- Author: Luke Bloomquist, MD; Chief Editor: Mark R Wallace, MD, FACP, FIDSA more...
Poxviridae are a family of oval or brick-shaped, quite large, double-stranded DNA viruses that can infect both humans and animals. The genus Parapoxvirus is included among these viruses; these viruses measure 260 X 160-nm and possess a unique spiral coat that distinguishes them from the other poxviruses. Parapoxvirus species are enzootic to hoofed animals (ungulates) throughout the world. Three similar parapoxviruses (orf virus, pseudocowpox virus, and bovine papular stomatitis virus) commonly cause infection in humans; transmission is through direct or indirect contact with infected animals. The zoonotic hosts of these parapoxviruses are sheep and goats (orf, ie, ecthyma contagiosum virus) and cattle (pseudocowpox virus [ie, milker's nodule virus or paravaccinia virus] and bovine papular stomatitis virus).
Other parapoxviruses have been recognized in New Zealand red deer, Finnish reindeer, Japanese serows, European musk oxen, red squirrels in the United Kingdom, harbor seals in the North Sea, and California sea lions. A novel parapoxvirus from white-tailed deer in the United States has caused cases of human infection.
Parapoxvirus infections manifest as pathologic lesions on the animal's oral mucosa (eg, lips, nostrils, eyes) or the moist hairless areas of the skin (eg, udders, groin). The virus may be contacted even in the absence of obvious lesions on the animal.
Incidence of deer-associated parapoxvirus infections may rise as the deer population in the United States continues to increase.
Clinical cutaneous manifestations of infection with the parapoxviruses are identical; therefore, some authors propose the term "farmyard pox" for any of the 3 common parapoxvirus infections.

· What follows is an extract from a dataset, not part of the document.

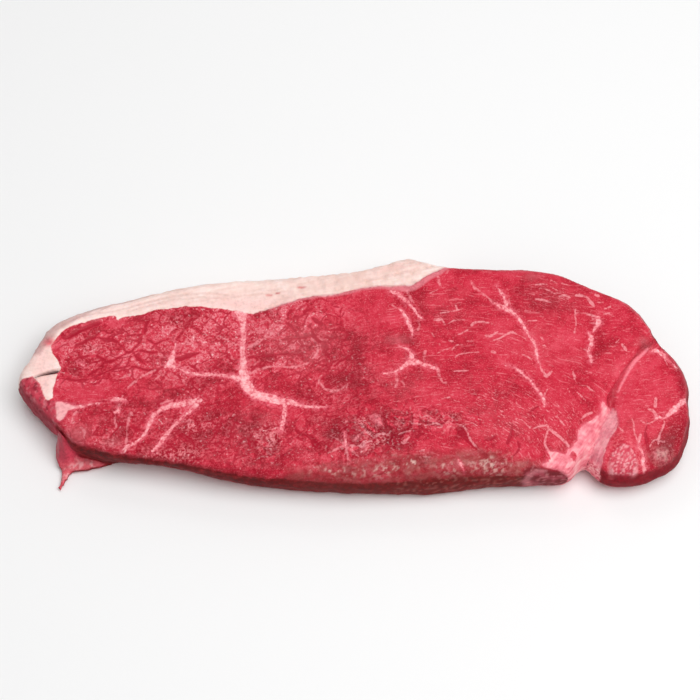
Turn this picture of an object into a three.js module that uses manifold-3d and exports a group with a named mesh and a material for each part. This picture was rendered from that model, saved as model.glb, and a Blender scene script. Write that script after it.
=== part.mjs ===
// A raw sirloin (strip loin) steak: one slice of loin with its fat cap along the back edge,
// the flank tail folded against its right end, and a loose flap of silverskin at its front left
// corner that ends in a short strand. Millimetres, +Z up. The steak lies flat on its cut face:
// the origin is the middle of its box at the bottom, +X runs towards the tail and +Y towards
// the fat cap.

import * as THREE from 'three';
import { mergeVertices } from 'three/addons/utils/BufferGeometryUtils.js';
import Module from 'manifold-3d';

// Driving dimensions.
const LOIN_THICKNESS = 20;
const TAIL_THICKNESS = 17.5;
const FLAP_THICKNESS = 4;
const STRAND_THICKNESS = 2.4;
const MOUND_HEIGHT = 0.8; // how far the muscles rise over the cut face
const MOUND_LENGTH = 64; // from one rise to the next

const LEAN = new THREE.MeshStandardMaterial({
  color: 0xbf3444,
  roughness: 0.45,
  metalness: 0,
});

// Each slab has four edges, drawn as smooth curves through a few points of its plan. The front
// and back edges run left to right, the left and right ones front to back, and they share corners.
const LOIN = {
  front: [[-110, -34], [-95, -38.5], [-73, -41.8], [-50, -46.2], [-26, -48.8], [3, -50.2],
    [31, -48.4], [47, -47.4], [64, -47.2], [83, -46.6]],
  back: [[-123, 15], [-117, 20.4], [-101, 27.2], [-74, 34.6], [-38, 39.8], [-8, 41.9],
    [7, 44.8], [23, 49.6], [37, 45.2], [75, 43.9], [98, 35.2], [111, 28.2], [118.5, 17.8],
    [121, 9.2]],
  left: [[-110, -34], [-116.5, -26.5], [-121, -21.6], [-127.4, -15], [-133, -7],
    [-130.6, -0.4], [-126.8, 7.4], [-123, 15]],
  right: [[83, -46.6], [86.2, -42.6], [91.5, -37], [98.5, -24.5], [102.4, -14], [106.6, -5.4],
    [114.2, 4.3], [121, 9.2]],
};
const TAIL = {
  front: [[91.5, -39.5], [94.5, -43.2], [98.5, -46.6], [108, -47.2], [117, -44.6]],
  back: [[112.8, 4], [116.6, 7], [120.6, 9.4], [124.4, 9], [128, 5.4]],
  left: [[91.5, -39.5], [91, -34], [97.5, -20.5], [101.6, -13.6], [105.2, -5.4], [112.8, 4]],
  right: [[117, -44.6], [125.6, -39.6], [130.4, -30], [132.9, -20.4], [131.6, -15.6],
    [133, -10.8], [131.6, -1.6], [128, 5.4]],
};
const FLAP = {
  front: [[-116.4, -37.6], [-110, -39.2], [-103, -38.2], [-95.6, -36], [-90, -33.5]],
  back: [[-112, -24], [-105, -26], [-98, -27.6], [-90, -29]],
  left: [[-116.4, -37.6], [-118.2, -32], [-117.2, -26.4], [-112, -24]],
  right: [[-90, -33.5], [-90, -29]],
};
const STRAND = {
  front: [[-116.8, -46.6], [-115, -46.9]],
  back: [[-115.2, -37], [-110.6, -37]],
  left: [[-116.8, -46.6], [-115.9, -43.4], [-115.2, -37]],
  right: [[-115, -46.9], [-112.9, -43.2], [-110.6, -37]],
};

const OUTLINE_STEPS = 48; // points taken along each edge to measure distances from it

function edgeCurve(points) {
  return new THREE.SplineCurve(points.map(([x, y]) => new THREE.Vector2(x, y)));
}

// The point of the plan at (u, v), each from 0 to 1: a surface stretched between four edges.
function planPoint(edges, u, v) {
  const blend = (a, b, t) => new THREE.Vector2().lerpVectors(a, b, t);
  const acrossWidth = blend(edges.front.getPointAt(u), edges.back.getPointAt(u), v);
  const alongLength = blend(edges.left.getPointAt(v), edges.right.getPointAt(v), u);
  const corners = blend(
    blend(edges.front.getPointAt(0), edges.front.getPointAt(1), u),
    blend(edges.back.getPointAt(0), edges.back.getPointAt(1), u),
    v,
  );
  return acrossWidth.add(alongLength).sub(corners);
}

function distanceToSegment(p, a, b) {
  const along = new THREE.Vector2().subVectors(b, a);
  const offset = new THREE.Vector2().subVectors(p, a);
  const share = THREE.MathUtils.clamp(offset.dot(along) / along.lengthSq(), 0, 1);
  return offset.addScaledVector(along, -share).length();
}

function distanceToOutline(p, outlines) {
  let nearest = Infinity;
  for (const outline of outlines) {
    for (let i = 1; i < outline.length; i += 1) {
      nearest = Math.min(nearest, distanceToSegment(p, outline[i - 1], outline[i]));
    }
  }
  return nearest;
}

// How far a round edge of this radius has dropped at a distance from the outline.
function roundDrop(distance, radius) {
  const inward = Math.max(0, radius - distance);
  return radius - Math.sqrt(radius * radius - inward * inward);
}

// Moves grid lines towards both ends, where the round edges need them.
function crowdEnds(t) {
  const CROWDING = 0.55;
  return t - (CROWDING * Math.sin(2 * Math.PI * t)) / (2 * Math.PI);
}

// A box bent to the plan of four edges, with a round top edge and foot. Its walls belly out by
// `belly`, its front wall leans in by `lean` towards the foot, and `relief` raises its top face.
function bentSlab(plan, { thickness, topRadius, footRadius, belly, lean, cells, relief }) {
  const edges = {};
  for (const [name, points] of Object.entries(plan)) {
    edges[name] = edgeCurve(points);
  }
  const outlines = Object.values(edges).map((edge) => edge.getSpacedPoints(OUTLINE_STEPS));
  const geometry = new THREE.BoxGeometry(1, 1, 1, ...cells);
  const position = geometry.attributes.position;
  for (let i = 0; i < position.count; i += 1) {
    const u = crowdEnds(position.getX(i) + 0.5);
    const v = crowdEnds(position.getY(i) + 0.5);
    const w = position.getZ(i) + 0.5;
    const p = planPoint(edges, u, v);
    const distance = distanceToOutline(p, outlines);
    const top = thickness + relief(p) - roundDrop(distance, topRadius);
    const foot = roundDrop(distance, footRadius);
    const FADE = 6; // walls move and the middle of the slab stays
    const outward = belly * 4 * w * (1 - w);
    const inward = lean(p) * (1 - w) * (1 - v) ** FADE;
    p.x += outward * (u ** FADE - (1 - u) ** FADE);
    p.y += outward * (v ** FADE - (1 - v) ** FADE) + inward;
    position.setXYZ(i, p.x, p.y, THREE.MathUtils.lerp(foot, top, w));
  }
  return geometry;
}

// The muscles of the cut face: low mounds, in slanting rows along and across the loin.
function mounds(p) {
  const ALONG_SLANT = 0.4;
  const ACROSS_SLANT = 0.3;
  const ROWS_CLOSER = 1.2; // rows lie closer together across the loin than along it
  const turn = (2 * Math.PI) / MOUND_LENGTH;
  const along = Math.sin(turn * (p.x + ALONG_SLANT * p.y));
  const across = Math.cos(ROWS_CLOSER * turn * (p.y - ACROSS_SLANT * p.x));
  return MOUND_HEIGHT * along * across;
}

// The front wall hangs inward on the left and sags outward right of the middle.
function loinLean(p) {
  const EVEN_LEAN = 1.2;
  const UNDERCUT = { depth: 3.4, x: -75, spread: 28 };
  const SAG = { depth: 2.4, x: 31, spread: 17 };
  const bump = ({ depth, x, spread }) => depth * Math.exp(-(((p.x - x) / spread) ** 2));
  return EVEN_LEAN + bump(UNDERCUT) - bump(SAG);
}

function none() {
  return 0;
}

// The tail swells in the middle, as a folded flap does.
function tailSwell(p) {
  const TAIL_MIDDLE = new THREE.Vector2(112, -20);
  const SWELL = 1.6;
  const SWELL_RADIUS = 26;
  const share = p.distanceTo(TAIL_MIDDLE) / SWELL_RADIUS;
  return SWELL * Math.exp(-share * share);
}

function loinGeometry() {
  return bentSlab(LOIN, {
    thickness: LOIN_THICKNESS,
    topRadius: 4.5,
    footRadius: 3.5,
    belly: 0.8,
    lean: loinLean,
    cells: [68, 20, 4],
    relief: mounds,
  });
}

function tailGeometry() {
  return bentSlab(TAIL, {
    thickness: TAIL_THICKNESS,
    topRadius: 6,
    footRadius: 6,
    belly: 0.6,
    lean: none,
    cells: [14, 20, 4],
    relief: tailSwell,
  });
}

function flapGeometry() {
  return bentSlab(FLAP, {
    thickness: FLAP_THICKNESS,
    topRadius: 1.6,
    footRadius: 1.2,
    belly: 0.2,
    lean: none,
    cells: [12, 6, 2],
    relief: none,
  });
}

function strandGeometry() {
  return bentSlab(STRAND, {
    thickness: STRAND_THICKNESS,
    topRadius: 0.9,
    footRadius: 0.7,
    belly: 0.1,
    lean: none,
    cells: [4, 8, 2],
    relief: none,
  });
}

// A closed geometry as a solid, and back.
function toSolid(wasm, geometry) {
  const bare = new THREE.BufferGeometry();
  bare.setAttribute('position', geometry.attributes.position);
  bare.setIndex(geometry.index);
  const merged = mergeVertices(bare);
  return new wasm.Manifold(
    new wasm.Mesh({
      numProp: 3,
      vertProperties: merged.attributes.position.array,
      triVerts: new Uint32Array(merged.index.array),
    }),
  );
}

function toGeometry(solid) {
  const mesh = solid.getMesh();
  const geometry = new THREE.BufferGeometry();
  geometry.setAttribute('position', new THREE.BufferAttribute(mesh.vertProperties, 3));
  geometry.setIndex(new THREE.BufferAttribute(mesh.triVerts, 1));
  geometry.computeVertexNormals();
  return geometry;
}

const wasm = await Module();
wasm.setup();

// Loin, tail, flap and strand are one piece of meat, so they are joined into one solid.
const pieces = [loinGeometry(), tailGeometry(), flapGeometry(), strandGeometry()];
const joined = pieces.map((piece) => toSolid(wasm, piece)).reduce((a, b) => a.add(b));

// Centred over the origin, with its cut face at height 0.
const meat = toGeometry(joined);
meat.computeBoundingBox();
const middle = meat.boundingBox.getCenter(new THREE.Vector3());
meat.translate(-middle.x, -middle.y, -meat.boundingBox.min.z);

const steak = new THREE.Mesh(meat, LEAN);
steak.name = 'steak';

const part = new THREE.Group();
part.add(steak);

export default part;
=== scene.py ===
import math

import bpy
import numpy as np
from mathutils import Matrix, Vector, noise


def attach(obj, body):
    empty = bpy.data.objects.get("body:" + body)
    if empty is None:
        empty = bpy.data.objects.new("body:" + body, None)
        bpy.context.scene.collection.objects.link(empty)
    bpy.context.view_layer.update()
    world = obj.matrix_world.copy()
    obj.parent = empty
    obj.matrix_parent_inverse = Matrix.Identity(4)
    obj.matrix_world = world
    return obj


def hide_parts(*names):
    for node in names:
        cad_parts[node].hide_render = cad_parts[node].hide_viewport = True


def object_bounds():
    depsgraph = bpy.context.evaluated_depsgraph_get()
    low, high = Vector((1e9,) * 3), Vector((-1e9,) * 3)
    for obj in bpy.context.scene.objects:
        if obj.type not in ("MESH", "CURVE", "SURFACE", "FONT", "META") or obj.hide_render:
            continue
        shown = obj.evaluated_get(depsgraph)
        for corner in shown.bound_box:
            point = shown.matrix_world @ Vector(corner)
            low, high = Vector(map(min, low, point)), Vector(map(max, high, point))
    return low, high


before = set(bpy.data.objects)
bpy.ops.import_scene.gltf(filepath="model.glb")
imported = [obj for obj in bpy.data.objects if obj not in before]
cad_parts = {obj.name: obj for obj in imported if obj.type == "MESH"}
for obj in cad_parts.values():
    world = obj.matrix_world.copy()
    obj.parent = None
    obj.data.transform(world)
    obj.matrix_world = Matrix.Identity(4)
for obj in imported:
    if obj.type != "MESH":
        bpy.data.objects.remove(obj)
cad_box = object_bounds()


# The slice of meat. A strip loin is cut across its muscles in one stroke, so the slice is one
# piece: lean, fat cap and folded tail. Its skin is made even first, then finer on top, where
# the cut face shows, and smoothed.
MM = 0.001
SAME_POINT = 0.001 * MM
SKIN_CELL = 1.2 * MM
FACES_UP = 0.25
SMOOTHINGS = 5

bpy.ops.object.select_all(action="DESELECT")
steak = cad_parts["steak"].copy()
steak.data = steak.data.copy()
steak.name = "steak_slice"
bpy.context.scene.collection.objects.link(steak)
steak.data.materials.clear()
steak.select_set(True)
bpy.context.view_layer.objects.active = steak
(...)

Parapoxvirus infection results in solitary or multiple, relatively painless, cutaneous lesions that heal slowly, usually without complications. Occasionally, the lymphatic system is involved. Even in immunocompromised hosts, little evidence suggests spread of infection outside external surfaces.
Lasting immunity to parapoxviruses does not seem to occur, and reinfection has been reported.

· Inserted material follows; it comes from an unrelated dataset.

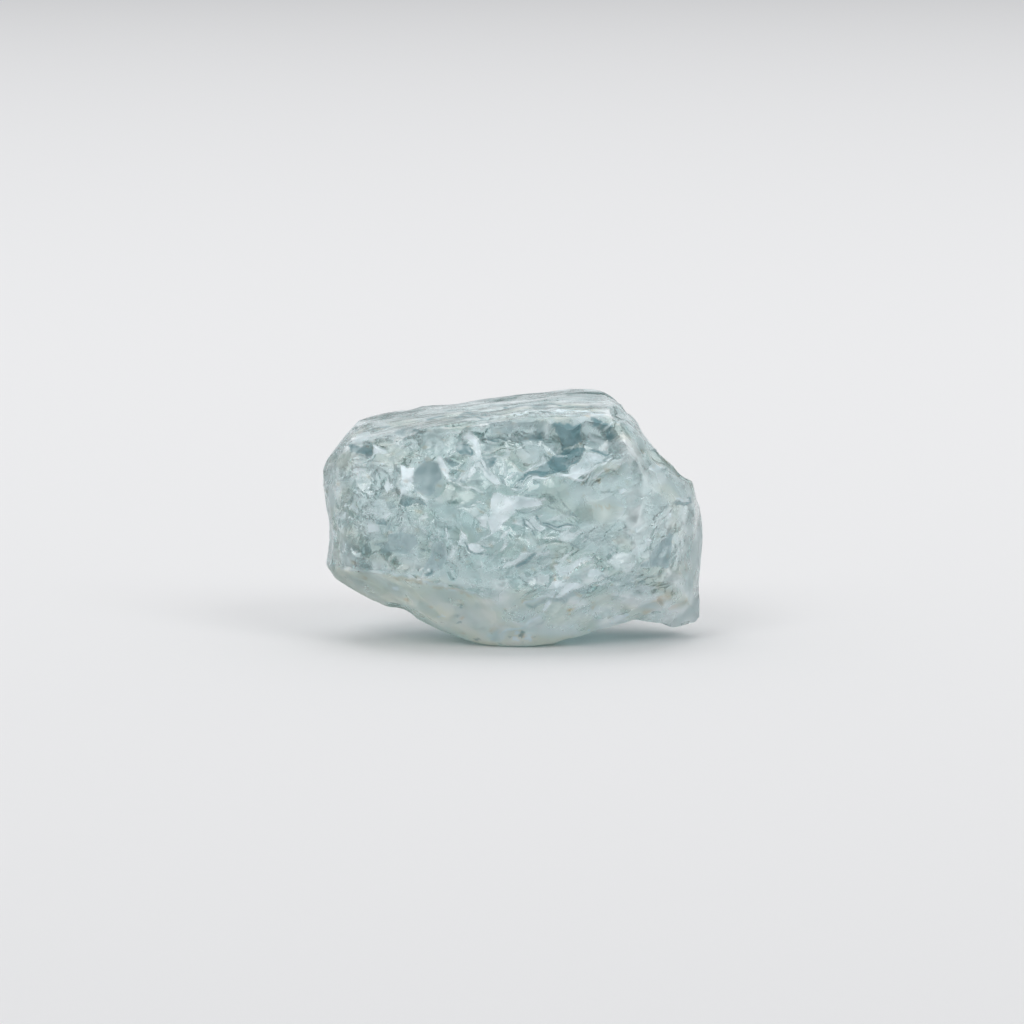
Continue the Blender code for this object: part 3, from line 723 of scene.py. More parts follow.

# %% [markdown]
# ## Facets and shards
#
# A crack does not only leave round shells. Where it turns it leaves flat facets with straight sides, each
# stepped down from its neighbour, and each of them catches another part of the light. That light is painted:
# each facet and shard carries a painted highlight or a painted shade in its colour. The large ones are
# polygons on the broad front. Smaller ones are kites, drawn by chance, that run with the crack: up to the
# right in the lower half, and every way in the pitted left third.

# %% Facets on the front
# Painted highlight, painted shade, step in mm at the lower side, and the corners, written as the lines' points
# are.
FACETS = [
    # smooth blue cells at the left
    (0.6, 0.4, 0.02, "-495,-55 -430,-50 -380,-75 -365,-110 -420,-145 -485,-130"),
    (0.6, 0.4, 0.02, "-320,-90 -275,-85 -250,-150 -290,-205 -360,-205 -330,-150"),
    (0, 0.8, 0.02, "-550,-5 -505,2 -493,-25 -530,-32"),
    (0, 0.55, 0.02, "-600,-120 -575,-100 -560,-135 -590,-150"),
    (0.3, 0.45, 0.01, "-540,-100 -490,-95 -470,-125 -520,-140"),
    # the bright flat in the middle, a painted reflection, and its neighbours
    (0.78, 0, 0.05, "-82,92 50,90 120,58 35,32 -10,15 -50,-45 -92,-62 -100,0"),
    (0.88, 0, 0.01, "-15,88 50,90 120,58 60,45 0,42"),
    (0.75, 0, 0.04, "-10,-15 30,2 90,-5 140,-35 100,-50 50,-36"),
    (0.45, 0, 0.03, "35,-62 70,-75 85,-100 45,-102"),
    (0.65, 0, 0.03, "-142,12 -105,15 -98,-40 -130,-30"),
    (0.8, 0, 0.03, "-210,-45 -185,-60 -170,-85 -175,-110 -210,-100"),
    (0.9, 0, 0.03, "-185,-105 -130,-102 -105,-125 -140,-133 -175,-125"),
    # flats that rise to the right
    (0.7, 0, 0.06, "-45,-200 -15,-168 50,-142 90,-138 75,-155 10,-180"),
    (0.75, 0, 0.03, "150,-190 220,-175 310,-140 330,-135 300,-175 220,-215 180,-225"),
    (0.5, 0, 0.03, "385,-165 405,-150 490,-110 540,-95 495,-160 445,-215 400,-205"),
    (0.6, 0.75, 0.02, "495,-195 555,-125 615,-60 645,-75 620,-130 610,-195"),
    (0.38, 0, 0.02, "20,-215 150,-225 145,-250 100,-265 30,-245"),
    (0.85, 0, 0.02, "165,-260 200,-255 285,-255 260,-280 190,-310 160,-315"),
    (0.88, 0, 0.02, "40,-322 110,-305 155,-275 155,-295 135,-320 90,-325 40,-340"),
    (0.3, 0.6, 0.01, "75,-342 140,-334 200,-326 295,-290 305,-258 260,-278 190,-310 130,-312"),
    (0.9, 0, 0.04, "380,-398 410,-385 460,-370 465,-385 430,-405 390,-410"),
    (0.9, 0, 0.03, "290,-238 305,-205 335,-200 360,-220 320,-230"),
    (0.6, 0, 0.02, "445,-275 530,-260 590,-285 520,-295"),
    # the upper left corner
    (0.65, 0, 0.03, "-660,298 -620,325 -575,350 -560,305"),
    (0, 0.95, 0.03, "-662,295 -550,295 -550,248 -585,232 -600,260 -640,255"),
    (0.8, 0, 0.04, "-550,290 -510,275 -495,255 -520,245 -545,250"),
    # the smooth cell and the corner of painted highlight beside it
    (0.55, 0.75, 0.03, "-375,220 -330,245 -295,210 -280,160 -295,100 -340,85 -390,100 -395,150"),
    (0.95, 0, 0.03, "-450,210 -415,195 -385,195 -395,140 -410,100 -440,90 -430,150"),
    (0.7, 0, 0.02, "-440,100 -410,105 -345,50 -380,80 -420,92 -450,65"),
    (0, 0.9, 0.03, "-445,58 -428,98 -395,88 -338,52 -385,46 -420,38"),
    # the window: panes of painted shade, a fan and a flat of painted highlight on its left
    (0, 1, 0.02, "0,122 35,170 110,203 155,230 195,274 290,274 260,225 200,180 120,170 50,146"),
    (0, 0.95, 0.02, "145,372 270,380 280,320 275,292 190,272 170,320"),
    (0, 0.95, 0.03, "300,395 370,385 400,365 350,345 310,350"),
    (0, 0.85, 0.03, "350,342 405,352 420,310 380,295"),
    (0, 0.8, 0.02, "305,280 370,266 385,240 340,248"),
    (0.8, 0, 0.01, "205,170 250,220 282,260 320,260 365,235 300,180 240,152"),
    (0.15, 0.55, 0.02, "-105,378 0,386 135,386 132,330 60,336 -95,330"),
    (0.35, 0, 0.02, "10,275 120,280 135,250 90,220 30,210"),
    (0, 0.65, 0.03, "-110,312 20,325 120,330 120,305 20,300 -100,305"),
    # the broad parts of the bars, and what lies between them
    (0.75, 0, 0.02, "-160,300 -130,295 -115,240 -140,235 -155,265"),
    (0.75, 0, 0.02, "-138,228 -110,220 -75,170 -45,135 -65,122 -100,155 -125,190"),
    (0.65, 0, 0.02, "-145,245 -160,210 -185,175 -175,155 -145,185 -125,225"),
    (0.8, 0, 0.02, "-300,235 -275,230 -245,175 -260,152 -285,180"),
    (0.25, 0.85, 0.03, "-250,156 -200,155 -180,138 -220,130"),
    (0.55, 0, 0.02, "-30,285 -5,260 -25,225 -50,240"),
    (0.15, 0.6, 0.02, "-118,295 -60,288 -20,278 -80,262 -120,268"),
    (0.1, 0.7, 0.02, "-162,202 -136,194 -130,172 -155,178"),
    (0.1, 0.75, 0.02, "-62,172 -35,160 -20,130 -50,136"),
    (0.5, 0.55, 0.02, "-95,350 0,360 0,330 -90,325"),
    (0.9, 0, 0.02, "-190,325 -160,325 -130,290 -140,275 -175,300"),
    (0, 1, 0.03, "-118,242 -70,242 -78,195 -90,168 -105,205"),
    (0, 0.85, 0.03, "-272,242 -230,228 -192,218 -195,198 -235,188 -252,205"),
    (0.1, 1, 0.03, "-222,302 -185,298 -152,262 -162,238 -195,235 -225,265"),
    # painted glints and specks of painted shade at the foot and on the bevels
    (1, 0, 0, "-2,-442 20,-436 28,-458 5,-464"),
    (0, 1, 0.03, "32,-442 50,-446 42,-478 24,-470"),
    (1, 0, 0, "50,-446 72,-452 66,-484 46,-474"),
    (1, 0, 0, "-2,-470 24,-476 30,-494 2,-492"),
    (0, 0.45, 0.01, "64,-460 98,-464 80,-473"),
    (0, 0.4, 0.01, "-26,-462 2,-470 -12,-480"),
    (0, 0.5, 0.01, "28,-487 52,-484 38,-496"),
    (0.95, 0, 0.02, "290,-440 305,-440 305,-452 292,-452"),
    (0.75, 0, 0.02, "378,-410 400,-408 402,-420 382,-420"),
    (0.8, 0, 0.01, "-480,-275 -460,-270 -450,-282 -470,-288"),
    (0.5, 0, 0.01, "220,-430 255,-415 270,-420 235,-440"),
    (0, 0.6, 0.02, "-225,-418 -205,-420 -195,-405 -215,-408"),
    (0.5, 0, 0, "-100,-450 -60,-442 -35,-470 -80,-495"),
    (0, 0.6, 0.01, "-210,-335 -198,-330 -200,-365 -212,-360"),
    (0, 0.55, 0.01, "-230,-380 -210,-375 -212,-390 -228,-392"),
    (0, 0.6, 0.01, "-150,-475 -125,-478 -130,-490 -148,-488"),
    (0, 0.6, 0.01, "-65,-482 -42,-480 -45,-495 -60,-494"),
    (0.7, 0, 0.01, "-310,-392 -275,-385 -260,-390 -290,-398"),
    # ripples of painted shade right of the bright flat
    (0, 0.7, 0.02, "10,106 60,98 100,88 95,74 40,90"),
    (0, 0.6, 0.03, "125,92 150,95 162,75 140,70"),
    (0.2, 0.55, 0.02, "200,30 255,22 260,5 200,2"),
    # painted glints at the right end
    (0.45, 0, 0.02, "535,180 550,220 590,220 605,180 570,170"),
    (1, 0, 0.03, "555,195 570,214 588,197 570,182"),
    (0, 0.6, 0.02, "590,190 610,202 612,186 595,178"),
    (1, 0, 0.02, "535,186 548,198 552,184 542,176"),
    (1, 0, 0.02, "515,252 528,255 526,242 516,242"),
    (0.9, 0, 0.02, "405,115 435,125 430,98 410,95"),
    (0.7, 0, 0.02, "440,162 480,166 465,152"),
    (0, 0.6, 0.02, "602,175 614,178 610,150"),
    (0, 0.85, 0.04, "620,60 710,100 720,60 650,45"),
    (1, 0, 0.02, "635,80 695,85 705,68 660,66"),
    (1, 0, 0.02, "610,20 622,25 628,2 618,0"),
    (1, 0, 0.02, "515,-90 530,-75 542,-88 525,-100"),
    (0.9, 0, 0.02, "480,-40 488,-38 486,-62 478,-60"),
    (0, 0.5, 0.02, "290,-75 305,-75 302,-95 288,-90"),
]
print("facets:", len(FACETS))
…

Orf, milker's nodule, and bovine papular stomatitis are viral illnesses enzootic to sheep, goats, and cattle throughout the world. No reports contain data specific to the United States.
Data from England and Wales for 1990-1995 indicate an annual mean of 15 human cases of parapoxvirus infections, significantly less than the reported annual mean of 46 cases between 1978 and 1986. Sheep were a more frequent source of infection than other ungulates.
Among high-risk populations, such as animal caretakers or meat handlers, the typical clinical appearance and the benign nature of the infection may be well known. As a result, infected individuals may not seek medical attention and many authors believe that the infection is much more common than actually reported.
Parapoxvirus lesions generally heal without treatment, albeit slowly. Scarring is typically absent. Immunocompromised patients and those with atopic dermatitis are at risk for progressive or disseminated disease. One case reported described blindness resulting from ocular involvement; no cases resulting in death have been reported.
Race is often not specified in the existing literature, but the infection occurs throughout the world.
Most cases occur in males, reflecting the male predominance in the occupations or activities of the infected patients, which include veterinarians, veterinary students, farmers, shepherds, and other animal caretakers. Women are susceptible to infection if they have close contact with animals.
Most cases occur in young to middle-aged adults, although school-aged children also are infected. Parapoxviruses do not appear to have a predilection for any particular age group. Children may be at higher risk due to behavioral reasons that cause them to sustain more animal bites, to have poorer adherence to good hand hygiene and personal protective measures, and to engage in high-risk behaviors such as nuzzling a sick animal. A recent analysis of an orf outbreak found that age less than 20 years was an independent risk factor for infection.